The Pakistani gunmen who waged the attack were killed or captured.
But U.S. Secretary of State Mike Pompeo said Monday that those who planned the attack had not been convicted. He called on Pakistan to implement sanctions against those responsible and said the U.S. was offering a new $5 million reward and was committed to seeing those responsible face justice.
On Nov. 26, 2008, gunmen staged coordinated attacks in the heart of Mumbai. They targeted two luxury hotels, a Jewish center, a tourist restaurant and a crowded train station in three days of carnage.
India blamed the attack on the Pakistani militant group Lashkar-e-Taiba, throwing relations between the nuclear-armed neighbors into a tailspin. Indian officials accused Pakistan's intelligence agency of working with the militant group to mastermind the attack — an allegation Islamabad denied.
"We call upon all countries, particularly Pakistan, to uphold their U.N. Security Council obligations to implement sanctions against the terrorists responsible for this atrocity, including Lashkar-e-Taiba and its affiliates," Pompeo said in a statement.

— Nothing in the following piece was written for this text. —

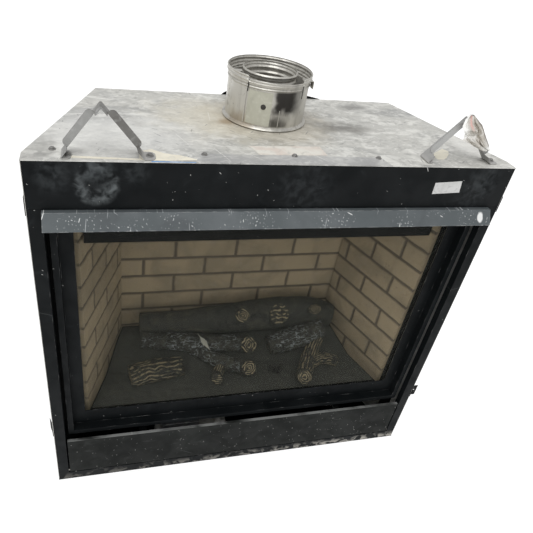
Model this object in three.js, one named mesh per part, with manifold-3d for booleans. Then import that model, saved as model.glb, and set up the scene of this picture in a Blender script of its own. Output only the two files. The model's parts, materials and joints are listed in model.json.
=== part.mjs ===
// A built-in, direct-vent gas fireplace, in millimetres, +Z up.
// X runs to the right along the front, Y runs from the front to the back, and the origin is on the floor
// under the middle of the base. Inside the model group, Y is measured from the face of the black facing.
import * as THREE from 'three';
import { mergeVertices } from 'three/addons/utils/BufferGeometryUtils.js';
import Module from 'manifold-3d';

const wasm = await Module();
wasm.setup();

// Driving dimensions of the casing
const casingWidth = 1067;
const casingHeight = 1002;
const casingDepth = 400;
const casingBackWidth = 796;
const straightSideDepth = 33;
const casingSheet = 1.2;

// Clearances
const seatGap = 0.3;
const turningGap = 0.4;
const sideGap = 1;
const cutOverrun = 5;
const mergeTolerance = 0.0005;

// Black facing
const facingSheet = 1.5;
const facingInset = 2;
const postWidth = 26.5;
const postInnerReturn = 20;
const postOuterReturn = 30;
const headerHeight = 103;
const headerLip = 14;
const baseStripHeight = 30;
const baseStripLip = 14;
const lapStripSpan = 404;
const lapStripDepth = 40;
const lapStripEndCut = 12;
const lapStripSheet = 0.8;

// Hood over the glass and the infill behind it
const hoodReach = 29;
const hoodShoulder = 10;
const hoodDrop = 34;
const hoodSheet = 1.2;
const infillHeight = 36;

// Access panel and its rod
const panelSideGap = 4;
const panelLow = 33;
const panelHeight = 138;
const panelFlange = 8;
const rodRadius = 1.5;
const rodPast = 4;
const rodBack = 3.6;
const rodRise = 4;

// Nailing tabs
const tabReach = 20.5;
const tabHeight = 42;
const tabLeg = 9;
const tabBack = 1;
const tabSheet = 1.3;
const tabHoleRadius = 2.4;
const tabHoleShare = 0.55;
const tabFolds = {
  lower_left: 70,
  lower_right: 0,
  upper_left: 84,
  upper_right: 66,
};
const lowerTabLow = 200;
const upperTabDrop = 118;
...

Indian Prime Minister Narendra Modi paid tribute to those who lost their lives in the attacks.
"Our solidarity with the bereaved families. A grateful nation bows to our brave police and security forces who valiantly fought the terrorists during the Mumbai attacks," he said in a statement.
In November 2012, India hanged the lone surviving gunman from the attacks. India has repeatedly urged Pakistan to pursue the case more actively, demanding action against those it says are responsible.